More widely available information about professors also helps this cycle. Students can look up professors and see whether they have a reputation as an easy grader. From the perspective of the student, it makes the most sense to choose only easy graders if they are looking to maximize GPA (and hence job prospects). What happens then is any professor who gains a reputation as a "hard grader" will find students avoiding their course and giving bad reviews. A professor with chronically undersubscribed courses and poor student reviews will have difficulty with promotions and tenure. Therefore, there's no incentive from the professor's standpoint to give a bad grade- it only hurts them professionally. It may not matter once they have tenure, but by the time they get tenure they've probably worked a decade under a soft grading model and don't really have an incentive to change.

Comment "Manager" means different things (Score 1) 50

Just because someone has a "Manager" title doesn't mean they aren't doing anything besides telling people what to do. Good management is intimately involved in the actual work. If done right, they are in the manager role because they have a higher-level mastery of the work and can better coordinate what needs to be done while also focusing their efforts on the most complex and highest-value tasks. If that's not happening, it may not necessarily be the manager's fault so much as bureaucracy the company foists upon managers taking up all of their time. If people are being promoted to middle management without superior mastery, then it's actually senior management that is at fault. But somehow senior management is exempt from the current fatwah against middle management.

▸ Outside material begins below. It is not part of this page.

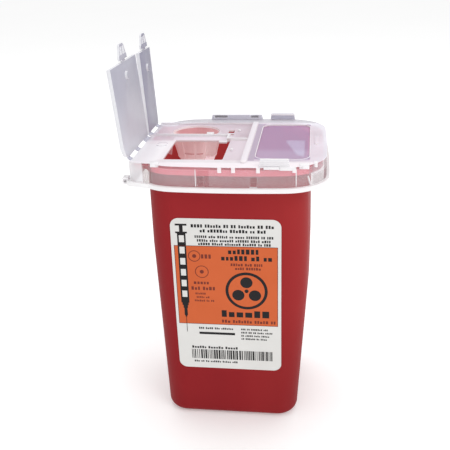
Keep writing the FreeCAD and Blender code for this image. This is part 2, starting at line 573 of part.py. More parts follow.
def make_tongue(label, centre, opening):
    """A spring tongue: neck, crossbar and a tapered loop with a middle rib."""
    body = new_body(label)
    sketch = new_sketch(body, "outline", "-dims.flap_under")
    half = [("dims.flap_reach + dims.tongue_gap", "dims.tongue_neck"),
            ("dims.tongue_bar_start", "dims.tongue_neck"),
            ("dims.tongue_bar_start", "dims.tongue_bar"), ("dims.tongue_bar_end", "dims.tongue_bar"),
            ("dims.tongue_bar_end + 0.8", "dims.tongue_shoulder"),
            ("dims.tongue_tip_start", "dims.tongue_tip_wide"), ("dims.tongue_tip", "dims.tongue_tip_half")]
    lower = [(x, "%s - %s" % (centre, y)) for x, y in half]
    upper = [(x, "%s + %s" % (centre, y)) for x, y in reversed(half)]
    polygon(sketch, lower + upper)
    pad(body, sketch, "dims.tongue_skin", "outline_pad")
    sketch = new_sketch(body, "windows", "dims.tongue_skin - dims.flap_under")
    for side in ("-", "+"):
        corners = [("dims.tongue_window_start", "%s %s dims.tongue_window_in" % (centre, side)),
                   ("dims.tongue_window_start", "%s %s dims.tongue_window_out" % (centre, side)),
                   ("dims.tongue_window_end", "%s %s dims.tongue_window_tip" % (centre, side)),
                   ("dims.tongue_window_end", "%s %s dims.tongue_window_in" % (centre, side))]
        polygon(sketch, corners)
    pocket(body, sketch, "dims.tongue_skin", "windows_cut")
    flap_frame(body, opening)


def keep(part_object):
    nodes.append(part_object)


def make_hinge_webs():
    """Thin tabs from the deck edge towards the hinge axis; the hinge bends just beyond them."""
    for label, (front, back) in HINGE_WEBS.items():
        keep(part_box(label, "dims.hinge_x", str(front), "dims.hinge_z - dims.web_drop",
                      "dims.hinge_box_left - dims.hinge_x", str(back - front), "dims.web_skin"))


def make_divider():
    """The low rib between the two flap recesses, stepped forward past the flaps' free edges."""
    body = new_body("divider_rib")
    sketch = new_sketch(body, "outline", "dims.deck_top")
    divider_back = "dims.step_x + dims.recess_split_back - dims.recess_split"
    polygon(sketch, [("dims.divider_left", "dims.recess_split"), ("dims.step_x", "dims.recess_split"),
                     ("dims.step_x", "dims.step_front"), ("dims.recess_right", "dims.step_front"),
                     ("dims.recess_right", "dims.step_back"), (divider_back, "dims.step_back"),
                     (divider_back, "dims.recess_split_back"),
                     ("dims.divider_left", "dims.recess_split_back")])
    pad(body, sketch, "dims.divider_rise", "rib")


def make_posts():
    for label, y in (("front_latch_post", "front_post_y"), ("back_latch_post", "back_post_y")):
        post = doc.addObject("Part::Cylinder", label)
        post.setExpression("Radius", "dims.post_radius")
        post.setExpression("Height", "dims.post_rise")
        post.setExpression("Placement.Base.x", "dims.post_x")
        post.setExpression("Placement.Base.y", "dims." + y)
        post.setExpression("Placement.Base.z", "dims.deck_top - dims.recess_depth")
        post.Label = label
        keep(post)


def make_edge_plate(label, left, right, y, thick, height, pockets=()):
    """A plate standing on the deck near a long edge, its ends sloped, with shallow front pockets."""
    body = new_body(label)
    sketch = new_sketch(body, "front_view", "-(%s + %s)" % (y, thick), "XZ_Plane")
    polygon(sketch, [(left, "dims.deck_top"), (right, "dims.deck_top"),
                     (right + " - dims.plate_slope", "dims.deck_top + " + height),
                     (left + " + dims.plate_slope", "dims.deck_top + " + height)])
    pad(body, sketch, thick, "plate")
    if pockets:
        sketch = new_sketch(body, "pockets", "-(%s)" % y, "XZ_Plane")
        bottom = "dims.deck_top + dims.rail_pocket_lift"
        top = bottom + " + dims.rail_pocket_height"
        for x0, x1 in pockets:
            polygon(sketch, [(str(x0), bottom), (str(x1), bottom), (str(x1), top), (str(x0), top)])
        pocket(body, sketch, "dims.rail_pocket_depth", "pockets_cut")
    return body


def make_edge_plates():
    make_edge_plate("front_grip_tab", "dims.tab_left", "dims.tab_right",
                    "-dims.tab_y - dims.tab_thick", "dims.tab_thick", "dims.tab_height")
    make_edge_plate("back_grip_tab", "dims.tab_left", "dims.tab_right", "dims.tab_y",
                    "dims.tab_thick", "dims.tab_height")
    make_edge_plate("back_rail", "dims.rail_left", "dims.rail_right", "dims.rail_y",
                    "dims.rail_thick", "dims.rail_height", RAIL_POCKETS)


def make_gusset():
    """A flat web under the clear panel."""
    body = new_body("panel_gusset")
    sketch = new_sketch(body, "outline", "dims.deck_top - dims.deck_skin")
    polygon(sketch, [("dims.gusset_tip", "dims.gusset_back"), ("dims.gusset_knee", "dims.gusset_knee_y"),
                     ("dims.gusset_right", "dims.gusset_front"),
                     ("dims.gusset_right", "dims.gusset_back")])
    pad(body, sketch, "dims.gusset_skin", "plate", down=True)


def make_guide():
    """A three-cornered fin that hangs beside the drop opening."""
    body = new_body("guide_fin")
    sketch = new_sketch(body, "outline", "-(dims.fin_y + dims.fin_thick)", "XZ_Plane")
    under = "dims.deck_top - dims.deck_skin"
    polygon(sketch, [("dims.fin_left", under), ("dims.fin_low_left", "dims.fin_bottom_left"),
                     ("dims.fin_low_right", "dims.fin_bottom"), ("dims.fin_right", under)])
    pad(body, sketch, "dims.fin_thick", "plate")


def make_key_tab():
    """The small flat tab that stands into the round hole from its straight front edge."""
    body = new_body("cup_key_tab")
    sketch = new_sketch(body, "outline", "dims.deck_top - dims.deck_skin")
    polygon(sketch, [("dims.key_left", "dims.cup_chord"), ("dims.key_right", "dims.cup_chord"),
                     ("dims.key_right", "dims.key_back"),
                     ("dims.key_left - dims.key_lean", "dims.key_back")])
    pad(body, sketch, "dims.deck_skin - dims.recess_depth", "plate")


def make_catch():
    """The short finger at the drop opening's back corner."""
    keep(part_box("drop_catch", "dims.catch_left", "dims.drop_back - dims.catch_reach",
                  "dims.deck_top - dims.deck_skin", "dims.catch_length", "dims.catch_reach",
                  "dims.catch_skin"))


def make_edge_tab():
    """The small flat tab that stands into the drop opening from its front edge."""
    keep(part_box("drop_edge_tab", "dims.edge_tab_left", "dims.drop_front",
                  "dims.deck_top - dims.deck_skin", "dims.edge_tab_length", "dims.edge_tab_reach",
                  "dims.catch_skin"))


def make_hinge_lugs():
    """Small hollow lugs on the hinge-side lip, one at each end."""
    slot_left = "dims.lug_slot_left"
    for label, y in (("hinge_lug_front", "dims.lug_box_front"), ("hinge_lug_back", "dims.lug_box_back")):
        outer = part_box(label + "_outer", "dims.lug_box_left", y, "dims.skirt_bottom",
                         "dims.lug_box_out", "dims.lug_box_length", "dims.lug_box_height")
        slot = part_box(label + "_slot", slot_left, y, "dims.skirt_bottom + dims.lug_slot_lift",
                        "dims.lug_slot_width", "dims.lug_box_length", "dims.lug_slot_height")
        lug = doc.addObject("Part::Cut", label)
        lug.Base = outer
        lug.Tool = slot
        lug.Label = label
        keep(lug)


def check_everything():
    doc.recompute()
    for item in doc.Objects:
        bad = [state for state in item.State if state in ("Invalid", "Error")]
        if bad:
            raise RuntimeError("%s is %s" % (item.Name, bad))
    for node in nodes:
        if node.Shape.isNull() or not node.Shape.isValid():
            raise RuntimeError("%s has no valid shape" % node.Label)


make_tub()
make_label()
make_lid()
make_cup()
make_front_flap()
make_back_flap()
make_tongue("front_tongue", "dims.front_tongue_y", "front_open")
make_tongue("back_tongue", "dims.back_tongue_y", "back_open")
make_hinge_webs()
make_divider()
make_posts()
make_edge_plates()
make_gusset()
make_guide()
make_catch()
make_edge_tab()
make_key_tab()
make_hinge_lugs()
check_everything()
os.makedirs("parts", exist_ok=True)
for node in nodes:
    node.Shape.exportStep("parts/%s.step" % node.Label)
    box = node.Shape.BoundBox
    print("%-22s solids %d  volume %8.1f  x %6.1f..%6.1f  y %6.1f..%6.1f  z %6.1f..%6.1f" % (
        node.Label, len(node.Shape.Solids), node.Shape.Volume, box.XMin, box.XMax, box.YMin,
        box.YMax, box.ZMin, box.ZMax))
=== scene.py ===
import json
import math
import random

import bmesh
import bpy
from mathutils import Matrix, Vector
from mathutils.bvhtree import BVHTree


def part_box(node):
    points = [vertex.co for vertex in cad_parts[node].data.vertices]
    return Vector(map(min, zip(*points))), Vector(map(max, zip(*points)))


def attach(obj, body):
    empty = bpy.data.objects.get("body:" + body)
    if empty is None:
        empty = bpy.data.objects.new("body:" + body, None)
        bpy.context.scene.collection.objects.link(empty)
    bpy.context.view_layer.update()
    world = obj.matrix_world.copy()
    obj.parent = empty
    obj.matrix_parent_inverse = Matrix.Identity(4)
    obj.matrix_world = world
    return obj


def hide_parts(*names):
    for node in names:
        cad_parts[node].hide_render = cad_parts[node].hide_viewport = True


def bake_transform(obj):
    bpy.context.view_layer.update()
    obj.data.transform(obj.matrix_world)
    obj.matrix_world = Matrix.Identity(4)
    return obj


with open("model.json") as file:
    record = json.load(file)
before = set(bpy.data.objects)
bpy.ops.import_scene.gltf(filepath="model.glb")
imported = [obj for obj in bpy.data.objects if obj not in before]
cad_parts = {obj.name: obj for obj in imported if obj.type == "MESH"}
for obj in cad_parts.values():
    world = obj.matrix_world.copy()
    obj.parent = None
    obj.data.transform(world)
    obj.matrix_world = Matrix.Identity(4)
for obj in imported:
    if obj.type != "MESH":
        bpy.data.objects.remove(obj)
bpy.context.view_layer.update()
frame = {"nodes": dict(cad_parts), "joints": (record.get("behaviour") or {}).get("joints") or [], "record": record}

MM = 0.001
scene = bpy.context.scene
nodes = frame["nodes"]
random.seed(7)

# places on the lid and tub that looks and details share, in mm
RIM_LOW = 153.5
LIP_TOP = 148.5
RECESS_FLOOR = 158.1
DECK_TOP = 159.0
PANEL_LEFT, PANEL_RIGHT, PANEL_FRONT, PANEL_BACK = 15.8, 43.5, -34.5, 35.0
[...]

Comment Re:I think the problem isn't the surveys (Score 1) 176

If it were just the economy, then the countries with the highest fertility rates would be places like Monaco, Luxembourg, Singapore, and Norway. In fact, no rich country (defined as a "High" human development index) is above replacement birthrates in 2025 except Israel (likely due to the high fertility rates among the Orthodox community there). Instead, the places with the highest fertility are Chad, Somalia, and the Democratic Republic of Congo (birthrates of over 5 per woman). Even among middle-income countries, only a handful are above replacement.

You are complaining about bailing your college-educated kid out. In the countries with the highest birthrates they are worried about their children literally dying of starvation/malnutrition. The reason is simple: places like Chad and Somalia are so poor they don't have access to birth control. Once people have access, they stop having so many kids.

Religious communities may buck this trend (see Israel), so there is some indication that very strong social norms can counteract it. But I don't think "Make everyone and ultra-Orthodox Jew or Mormon" is likely to change global fertility trends. Even the Mormons aren't having as many children as they used to.

Comment Re:Children are hard (Score 1) 176

True, but you spend 18 years raising kids (often a lot more before they are fully self-sufficient) and most are only going to have a handful of years of old age frailty where they benefit from kids helping them out. Plus, there's no guarantee your kid will step up or be able to.

You really have to enjoy kids for their own sake to make it a net lifetime benefit, not for the things they may do for you at some very late date.

Comment Re:If you want the answer, don't ask people (Score 1) 176

I think this is an effect rather than a cause of declining fertility. People don't have fewer babies because motherhood is no longer considered the aspirational default. Motherhood is no longer the aspirational default because people are having fewer babies.

You see the same decline in fertility worldwide in all different cultures with all sorts of different government policies and social norms. The only common denominator is access to birth control. That's it. The only places where fertility rates are still high are desperately poor places where even the cheapest birth control is still out of reach to a large swath of the population. As it turns out, when you give people the option of "kids or no kids", most people either choose no kids or choose to have only 1-2. No amount of social support (or money) is going to change the fact that raising kids is an incredible amount of work, and much of that work is work that you can't buy your way out of if you actually want a healthy relationship with them.

Comment Re:Looks like "legal" age dicrimination to me (Score 1) 151

Bingo. Living in a "hacker house" (dorm) and working all the time might sound ok if you are used to college where you spent all your time on campus hanging/out or studying with the same people. It's completely unworkable for anybody with a family who has other obligations. These conditions basically guarantee you will only get people in their 20s to apply.

Comment Re:Never understood... (Score 1) 66

I can't imagine there are really that many billionaire gamers out there. Perhaps Mohammed Bin Salman (known to be an avid gamer is a mega purchaser or something. Musk is known to just play people to game for him.

In any event, $20k to a billionaire may be like $20 to me, but I certainly wouldn't pay $20 for some cheesy character skin. I might pay $20 for DLC or something that actually impacts game play.